Completing the square in N dimensions

Another one of those things that I’ve had to re-derive 100 times, and so I am posting here for future reference.

Take a quadratic equation for a vector \bf x.

a+{\bf b}^T{\bf x} + \frac{1}{2}{\bf x}^T C {\bf x}.

You want to convert this into the form

\frac{1}{2}({\bf x}-{\bf m})^T M ({\bf x}-{\bf m})+v.

What are M, {\bf m}, and v?

First, assume C is symmetric.  Then we have, in decreasing order of obviousness,


{\bf m}=-C^{-1}{\bf b}

v = a-\frac{1}{2} {\bf b}^T C^{-1} {\bf b}

Now, suppose C is non-symmetric.  (Of course, still being symmetric is okay, but you would be using a needlessly complicated formula…)  Then,

M = C

{\bf m} = -(\frac{1}{2} C + \frac{1}{2}C^T)^{-1} {\bf b}

v = a - \frac{1}{2} {\bf m}^T M {\bf m}

= a - \frac{1}{2} {\bf b}^T (\frac{1}{2} C + \frac{1}{2} C^T)^{-1} C (\frac{1}{2}C + \frac{1}{2}C^T)^{-1} {\bf b}

6 Responses to Completing the square in N dimensions

  1. david says:

    I like this. Seems like all of numerics is reducing nonlinear problems to linear ones. Always wondered if there was a generalization of the quadratic equation to operators but never got this far..

  2. edward says:

    love it! Many thanks.

  3. lynn says:

    Decompose the matrix in the quadratic term as C = S + K, where S is symmetric and K is skew.

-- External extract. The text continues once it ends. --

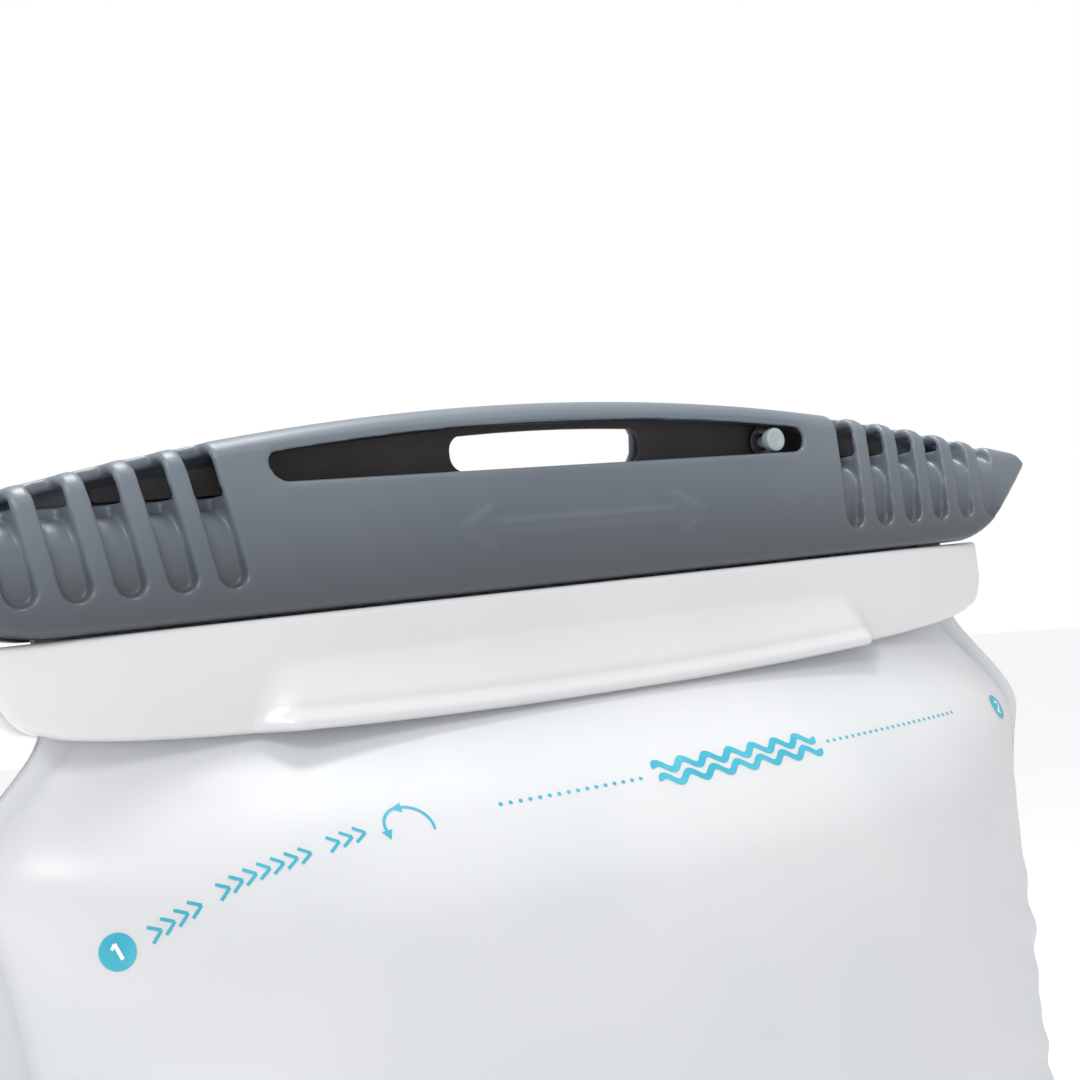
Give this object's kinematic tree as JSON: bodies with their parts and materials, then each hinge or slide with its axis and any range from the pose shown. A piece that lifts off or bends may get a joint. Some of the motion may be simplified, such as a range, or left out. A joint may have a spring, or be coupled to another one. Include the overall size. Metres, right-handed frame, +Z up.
{
  "type": "hydration bladder",
  "caption": "Flat-topped water reservoir with a folded mouth held by a slide-off closure, hung from a slot, with a quick-connect hose port low on its front.",
  "frame": {"origin": "middle of the hang slot through the slider, which is what the bladder hangs from", "axes": "+X along the slider towards its closed end, the way it slides off; -Y out of the front, where the port is; +Z up"},
  "size_m": [0.23, 0.0977, 0.3827],
  "materials": {
    "film": "milky translucent film, smooth with a soft gloss",
    "rail": "white moulded plastic, satin gloss",
    "lip_strip": "white stiffener, matt",
    "slider": "blue-grey moulded plastic, fine satin texture",
    "hang_strip": "near-black, matt",
    "stud": "light grey, satin",
    "washer": "dark, glossy",
    "port_flange": "milky moulded disc",
    "port_housing": "blue-grey moulded plastic, fine satin texture",
    "valve_plastic": "natural acetal, satin",
    "seal": "dark silicone, matt",
    "spring": "bright stainless wire",
    "button": "teal moulded plastic, satin"
  },
  "bodies": {
    "reservoir": {"front_panel": "film", "rear_panel": "film", "front_rail": "rail", "rear_rail": "rail", "front_lip_strip": "lip_strip", "rear_lip_strip": "lip_strip", "port_flange": "port_flange", "port_housing": "port_housing", "housing_nut": "valve_plastic", "socket_ring": "seal", "valve_guide": "valve_plastic", "valve_spring": "spring", "button_spring": "spring"},
    "slider": {"slider_shell": "slider", "hang_strip": "hang_strip", "strip_stud": "stud", "stud_washer": "washer"},
    "valve": {"valve_poppet": "valve_plastic", "poppet_seal": "seal"},
    "button": {"release_button": "button", "latch_plate": "valve_plastic"}
  },
  "joints": [
    {"name": "slider_slide", "type": "slide", "parent": "reservoir", "child": "slider", "axis": [1, 0, 0], "range_m": [0, 0.21]},
    {"name": "button_press", "type": "slide", "parent": "reservoir", "child": "button", "axis": [0, 0, -1], "range_m": [0, 0.0022], "stiffness_N_per_m": 600, "springref_m": -0.002, "deforming": ["button_spring"]},
    {"name": "valve_push", "type": "slide", "parent": "reservoir", "child": "valve", "axis": [0, 1, 0], "range_m": [0, 0.003], "stiffness_N_per_m": 300, "springref_m": -0.002, "deforming": ["valve_spring"]}
  ]
}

    Since x’Kx = 0, without loss of generality you can replace C with S = (C + C’) / 2
    in the function definition .

    Then the formulae for the symmetric case apply for any matrix, after substituting S for C.

  4. Pingback: About the ‘completing the square’ – Liming Shi's Homepage

  5. rdguerrerom says:

    In your formula for v the factor should be 1/4 and not 1/2, right?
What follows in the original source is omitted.